A propósito de Irak, usted dice en la “Introducción” que “nos equivocamos de guerra... Nos equivocamos de siglo”, y luego escribe un fresco kafkiano sobre el islamismo paquistaní, las tierras de Al-Qaida, el nervio político de su libro. ¿Quiere decir que es allí donde está gestándose el verdadero enfrentamiento?
–Exactamente. No subestimo, por supuesto, la buena noticia que representa haber librado al pueblo iraquí, y al mundo, de un dictador. Es algo que me alegra. Ahora bien. Todo eso huele un poco a siglo pasado. Haber privilegiado esa guerra, haber invertido todas las fuerzas y las energías en esa región del mundo, es un error de cálculo.
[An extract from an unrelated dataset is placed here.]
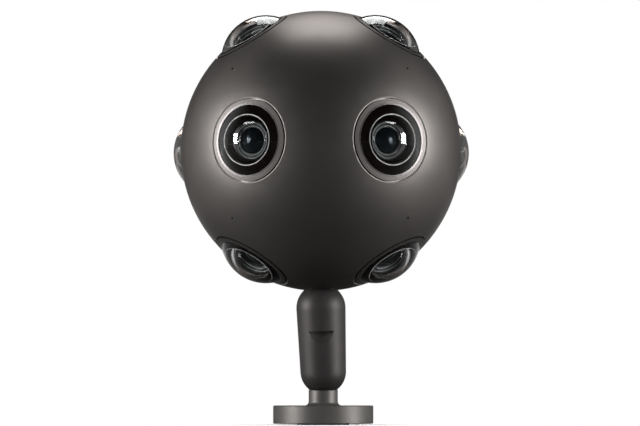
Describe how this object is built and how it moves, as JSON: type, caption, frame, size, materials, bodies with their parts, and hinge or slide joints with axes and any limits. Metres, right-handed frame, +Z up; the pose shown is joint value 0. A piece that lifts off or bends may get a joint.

La suerte del siglo XXI no se juega en Bagdad sino entre Tora Bora, Islamabad y Karachi. El verdadero Estado canalla de hoy, ése donde están las armas de destrucción masiva y los jefes de Al-Qaida se pasean en libertad, es Paquistán. Vengo de allá consternado, a la vez por la violencia que está en ebullición y por la extraña ceguera de la gente de acá, de Europa. Me impresiona la ignorancia abismal que campea entre nosotros respecto del Islam, el islamismo, la historia de las religiones en general y las tretas del inconsciente de los pueblos. Lo más difícil está por venir: será un enfrentamiento político y metafísico de otro tipo, de otra envergadura, y en este libro he querido presentar a algunos de sus protagonistas.